Hanging out at my Inlaw's tonight. FIL passed out on his chair after dinner and his osburn in the basement has a mountain of coals.... Nice SIL I am take the time to burn the coals down...... and load it up. Well needless to say this small Osburn insert can't handle the size of load that my BK princess freestanding stove can. I loaded it too full and could not get the secondaries to light. Soooooo, using welding gloves I grabbed and tossed two pieces into the yard. All better.
Weird. I load up against the tubes in my noncat and that thing rips! I thought you might have had a runaway before you had lack of heat.

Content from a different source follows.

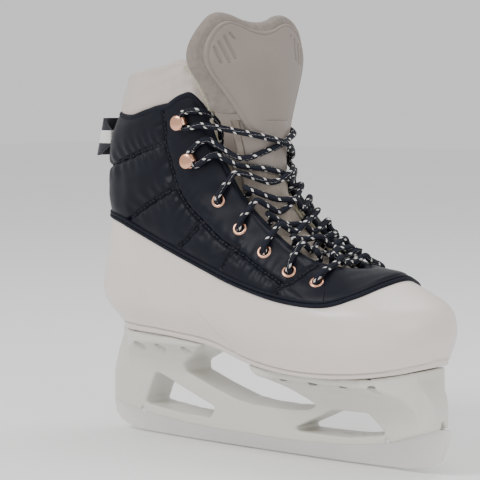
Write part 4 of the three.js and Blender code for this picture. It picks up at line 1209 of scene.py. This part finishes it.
def lace_half(side, over):
    points = []
    top = len(RIGHT_SPOTS) - 1
    for k in range(top):
        way = (LOWEST_EYELET if k == 0 else UNDER_FACING + THROUGH_EYELET + OVER_EDGE
               if k < len(EYELETS) else ROUND_HOOK)
        points += [spot_point(k, side, *step) for step in way]
        points += strand(k, side, over)
        side = -side
    points += [spot_point(top, side, *step) for step in ROUND_HOOK[:-1] + TUCKED_END]
    return points


lowest = [tongue_point(np.float64(0.12), np.float64(y), np.float64(REST + 0.6))
          for y in (-5, 0, 5)]
lace_points = lace_half(-1, True)[::-1] + lowest + lace_half(1, False)
lace_path = catmull_path(lace_points, 0.9)
print("lace", round(0.9 * len(lace_path)), "mm long")

# %% [markdown]
# A woven lace is a tube of crossing strands, dark with a pale pair of picks every
# centimetre. The tube's own u runs along the lace in millimetres and v goes once round it,
# so both the braid and the pale flecks are sums of sine waves in u and v.

# %% The lace's finish and mesh
def lace_finish():
    material = bpy.data.materials.new("woven_lace")
    material.use_nodes = True
    tree = material.node_tree
    shader = tree.nodes["Principled BSDF"]
    shader.inputs["Roughness"].default_value = 0.75
    shader.inputs["Specular IOR Level"].default_value = 0.18
    uv = tree.nodes.new("ShaderNodeUVMap")
    uv.uv_map = "surface"
    parts = tree.nodes.new("ShaderNodeSeparateXYZ")
    tree.links.new(uv.outputs["UV"], parts.inputs[0])
    u, v = parts.outputs["X"], parts.outputs["Y"]

    def wave(along, round_count):
        total = math_node(tree, "ADD", math_node(tree, "MULTIPLY", u, 2 * math.pi / along),
                          math_node(tree, "MULTIPLY", v, 2 * math.pi * round_count))
        return math_node(tree, "SINE", total)

    braid = math_node(tree, "MULTIPLY", wave(2.4, 4), wave(2.4, -4))
    relief = tree.nodes.new("ShaderNodeBump")
    relief.inputs["Strength"].default_value = 0.6
    relief.inputs["Distance"].default_value = 0.0004
    tree.links.new(braid, relief.inputs["Height"])
    tree.links.new(relief.outputs["Normal"], shader.inputs["Normal"])
    pair = math_node(tree, "GREATER_THAN", wave(10.0, 1), 0.86)
    sides = math_node(tree, "GREATER_THAN",
                      math_node(tree, "SINE", math_node(tree, "MULTIPLY", v, 8 * math.pi)), -0.1)
    fleck = math_node(tree, "MULTIPLY", pair, sides)
    # The braid's bump height also sets the lace colour: darker in the grooves and lighter on the
    # crests, which is painted shade in the braid.
    dark = mixed_colour(tree, math_node(tree, "MULTIPLY_ADD", braid, 0.5),
                        (0.008, 0.009, 0.016), (0.016, 0.018, 0.028))
    tree.links.new(mixed_colour(tree, fleck, dark, (0.78, 0.76, 0.72)),
                   shader.inputs["Base Color"])
    return material


lace = tube_piece("lace_look", lace_path, 2.0, lace_finish(), sides=14)
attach(lace, "skate")
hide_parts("lace")
print(lace.name, len(lace.data.polygons), "faces")

# %% [markdown]
# ## The pull loop
# A loop of webbing sewn behind the heel. Its stripes follow the height of the band, which
# the mesh keeps in its v coordinate.

# %% Making the pull loop
LOOP_REACH, LOOP_HALF_WIDTH, LOOP_HALF_HEIGHT = 17, 12, 13
LOOP_HEIGHT = 205  # of the loop's middle above the floor


def loop_rows(inset, heights, turns):
    rows = []
    for h in heights:
        reach = np.sin(turns) ** 0.6
        height = h * (4 + (LOOP_HALF_HEIGHT - 4) * np.minimum(1, reach * 1.4))
        x = -130.6 - (LOOP_REACH - inset) * reach + 0.3 * height * reach
        y = (LOOP_HALF_WIDTH - inset) * np.cos(turns)
        rows.append(np.stack([x, y, LOOP_HEIGHT + height], -1))
    return np.array(rows)


def stripe_finish():
    material = finish("striped_webbing", (0.8, 0.79, 0.77), (0.7, 0.69, 0.67), 0.75, weave=0.9,
                      bump=0.5, sheen=0.2)
    tree = material.node_tree
    shader = tree.nodes["Principled BSDF"]
    uv = tree.nodes.new("ShaderNodeUVMap")
    uv.uv_map = "surface"
    parts = tree.nodes.new("ShaderNodeSeparateXYZ")
    tree.links.new(uv.outputs["UV"], parts.inputs[0])
    middle = math_node(tree, "ABSOLUTE", parts.outputs["Y"])
    band = math_node(tree, "GREATER_THAN", middle, 4.4)
    cream = shader.inputs["Base Color"].links[0].from_socket
    tree.links.new(mixed_colour(tree, band, cream, (0.011, 0.012, 0.021)),
                   shader.inputs["Base Color"])
    return material


loop_turns = np.linspace(math.pi - 0.001, 0.001, 121)
loop_heights = np.linspace(-1, 1, 41)
outer_loop = loop_rows(0, loop_heights, loop_turns)
inner_loop = loop_rows(1.8, loop_heights[::-1], loop_turns)
loop = strip_piece("pull_loop_look", np.concatenate([outer_loop, inner_loop]), stripe_finish(),
                   zipped=True)
print("loop points", len(loop.data.vertices))
loop_corner = np.zeros(len(loop.data.loops), int)
loop.data.loops.foreach_get("vertex_index", loop_corner)
loop_place = np.zeros(3 * len(loop.data.vertices))
loop.data.vertices.foreach_get("co", loop_place)
loop_place = loop_place.reshape(-1, 3)[loop_corner] / MM
loop_uv = np.stack([loop_place[:, 1], loop_place[:, 2] - LOOP_HEIGHT], -1)
loop.data.uv_layers["surface"].data.foreach_set("uv", loop_uv.ravel())
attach(loop, "loop")
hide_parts("pull_loop")

# %% [markdown]
# ## The blade holder and the runner
# The holder's shape is already right, but a moulding has soft, rounded corners. A voxel
# remesh of a copy, smoothed a little, rounds every edge alike. The steel runner only needs
# a small bevel that catches the light.

# %% Rounding the holder and bevelling the runner
def merged_copy(node, name):
    source = bpy.data.objects[node]
    work = bmesh.new()
    work.from_mesh(source.data)
    bmesh.ops.remove_doubles(work, verts=work.verts, dist=1e-6)
    mesh = bpy.data.meshes.new(name)
    work.to_mesh(mesh)
    work.free()
    mesh.materials.clear()
    thing = bpy.data.objects.new(name, mesh)
    SCENE.collection.objects.link(thing)
    return thing


def applied(thing):
    """Replaces a mesh by its evaluated form and drops the modifiers."""
    graph = bpy.context.evaluated_depsgraph_get()
    mesh = bpy.data.meshes.new_from_object(thing.evaluated_get(graph))
    thing.modifiers.clear()
    thing.data = mesh
    return thing


holder = merged_copy("holder", "holder_look")
voxels = holder.modifiers.new("round", "REMESH")
voxels.mode = "VOXEL"
voxels.voxel_size = 0.00115
smoother = holder.modifiers.new("soften", "SMOOTH")
smoother.factor = 0.5
smoother.iterations = 7
applied(holder)
holder.data.materials.append(HOLDER_PLASTIC)
holder.data.polygons.foreach_set("use_smooth", [True] * len(holder.data.polygons))
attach(holder, "skate")
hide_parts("holder")

runner = merged_copy("runner", "runner_look")
bevel = runner.modifiers.new("edge", "BEVEL")
bevel.width = 0.0004
bevel.segments = 2
bevel.limit_method = "ANGLE"
applied(runner)
runner.data.materials.append(RUNNER_STEEL)
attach(runner, "skate")
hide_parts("runner")
print(len(holder.data.polygons), "and", len(runner.data.polygons), "faces")

# %% Finishes of the pieces that keep their CAD shape
KEPT = {"rivet_": RIVET_STEEL, "pin_": RUNNER_STEEL, "midsole_board": SOLE_PLASTIC}
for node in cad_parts:
    for start, material in KEPT.items():
        if node.startswith(start):
            for place in bpy.data.objects[node].material_slots:
                place.material = material
print("kept nodes finished")

# %% [markdown]
# ## Stitches
# A stitch is a short bead of thread, sunk in the cloth. Geometry Nodes set one at every step
# along a seam: the line is resampled, and a stretched ball is put on each point and turned
# along the line.

# %% The stitch tree
def stitch_tree():
    tree = bpy.data.node_groups.new("stitches", "GeometryNodeTree")
    tree.interface.new_socket(name="Line", in_out="INPUT", socket_type="NodeSocketGeometry")
    for label, value in (("Pitch", 0.003), ("Length", 0.0021), ("Thread", 0.00042)):
        socket = tree.interface.new_socket(name=label, in_out="INPUT",
                                           socket_type="NodeSocketFloat")
        socket.default_value = value
    tree.interface.new_socket(name="Material", in_out="INPUT", socket_type="NodeSocketMaterial")
    tree.interface.new_socket(name="Stitches", in_out="OUTPUT", socket_type="NodeSocketGeometry")
    nodes, link = tree.nodes, tree.links.new
    start, end = nodes.new("NodeGroupInput"), nodes.new("NodeGroupOutput")
    curve = nodes.new("GeometryNodeMeshToCurve")
    link(start.outputs["Line"], curve.inputs["Mesh"])
    even = nodes.new("GeometryNodeResampleCurve")
    even.mode = "LENGTH"
    link(curve.outputs[0], even.inputs["Curve"])
    link(start.outputs["Pitch"], even.inputs["Length"])
    tangent = nodes.new("GeometryNodeInputTangent")
    turn = nodes.new("FunctionNodeAlignRotationToVector")
    turn.axis = "Z"
    link(tangent.outputs[0], turn.inputs["Vector"])
    ball = nodes.new("GeometryNodeMeshUVSphere")
    ball.inputs["Segments"].default_value = 8
    ball.inputs["Rings"].default_value = 6
    link(start.outputs["Thread"], ball.inputs["Radius"])
    ratio = nodes.new("ShaderNodeMath")
    ratio.operation = "DIVIDE"
    link(start.outputs["Length"], ratio.inputs[0])
    double = nodes.new("ShaderNodeMath")
    double.operation = "MULTIPLY"
    double.inputs[1].default_value = 2
    link(start.outputs["Thread"], double.inputs[0])
    link(double.outputs[0], ratio.inputs[1])
    size = nodes.new("ShaderNodeCombineXYZ")
    size.inputs["X"].default_value = 1
    size.inputs["Y"].default_value = 1
    link(ratio.outputs[0], size.inputs["Z"])
    place = nodes.new("GeometryNodeInstanceOnPoints")
    link(even.outputs[0], place.inputs["Points"])
    link(ball.outputs["Mesh"], place.inputs["Instance"])
    link(turn.outputs[0], place.inputs["Rotation"])
    link(size.outputs[0], place.inputs["Scale"])
    real = nodes.new("GeometryNodeRealizeInstances")
    link(place.outputs[0], real.inputs[0])
    finish_node = nodes.new("GeometryNodeSetMaterial")
    link(real.outputs[0], finish_node.inputs["Geometry"])
    link(start.outputs["Material"], finish_node.inputs["Material"])
    link(finish_node.outputs[0], end.inputs[0])
    return tree


STITCHES = stitch_tree()


def stitched(name, path, material, body, slot_name, **sizes):
    placed = (np.asarray(path) + [CENTRE_X, 0, 0]) * MM
    mesh = bpy.data.meshes.new(name)
    mesh.from_pydata(placed.tolist(), [(i, i + 1) for i in range(len(placed) - 1)], [])
    thing = bpy.data.objects.new(name, mesh)
    SCENE.collection.objects.link(thing)
    row = thing.modifiers.new("stitches", "NODES")
    row.node_group = STITCHES
    sockets = {item.name: item.identifier for item in STITCHES.interface.items_tree}
    row[sockets["Material"]] = material
    for label, value in sizes.items():
        row[sockets[label]] = value
    applied(thing)
    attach(thing, body)
    return thing


# %% Stitches along the seams
def seam_on_boot(line, side, out):
    path = []
    for x, z in catmull_path([(x, 0, z) for x, z in line], 3.0)[:, [0, 2]]:
        error = (fine_points[..., 0] - x) ** 2 + (fine_points[..., 2] - z) ** 2
        i, j = np.unravel_index(error.argmin(), error.shape)
        if error[i, j] > 4:
            continue
        p = fine_points[i, j] + boot_normal(fine_s[i, j], fine_t[i, j]) * out
        path.append(p if side < 0 else p * FLIP)
    return catmull_path(path, 1.5)


SEAM_NAMES = ["facing", "counter", "ankle", "arch", "ball", "vamp_side"]
for side, word in ((-1, "right"), (1, "left")):
    for label, line in zip(SEAM_NAMES, SEAMS):
        stitched(f"stitches_{label}_{word}", seam_on_boot(line, side, -0.9), THREAD_DARK,
                 "skate", "navy")
    stitched(f"stitches_piping_{word}", piping_path(side, 1.7), THREAD_PALE, "skate", "gusset",
             Pitch=0.0034)
print("stitches sewn")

It was tight all the way around, loaded on coals. Ran with WOT until it was all charred then went to half throttle, thats when it fell on its face.
It just takes some unconventional thinking to get these little guys fired up with a tetris load. That's my experience with my small stove anyways. It's easier with a few inches of space, but even with 1/2" space between tubes and wood is very doable. When I do a tetris load, I try to stagger the load E/W so there's at least a bit of air able to blow around the sides (or one side even) and up to the top. I also load up and immediately throttle the air back a minimum 1/4 of the way, but usually half way. I'm not looking to char all the wood at once, only for something to catch on fire and whip around one of the sides to start making heat up top and catch fire up there. Then you essentially have the makings of a top down fire. It sometimes takes awhile to get going, and it won't be a raging fire off the line, but pretty gas jets. With such limited space for air and heat, it might fool you into thinking the fire isn't hot, but all those gas jets in a 2" x 16" x 10" space gets the tubes hot in a hurry. Again my experience, my stove, but I think the general concept would work with other small stoves.
I agree, my little VZ Defender (1.2 CF) was finicky with a full load...it liked N/S on bottom, then a layer of E/W... you had to rake the coals forward to the doghouse air, get 'em going, build the fire up, then SLOWLY cut the air back until the secondary fire took off. When done well it was almost like you flipped the fire...it started on the bottom, ended up on top!
I have a Drolet 1800i...2.4cf firebox.... And I load it to the gills on a full load. No issues with the secondaries. You do have to push the air control in stages when you throttle it back... A fast close will upset the fire. Every other tube stove I've used also does not like it when you slam the air down.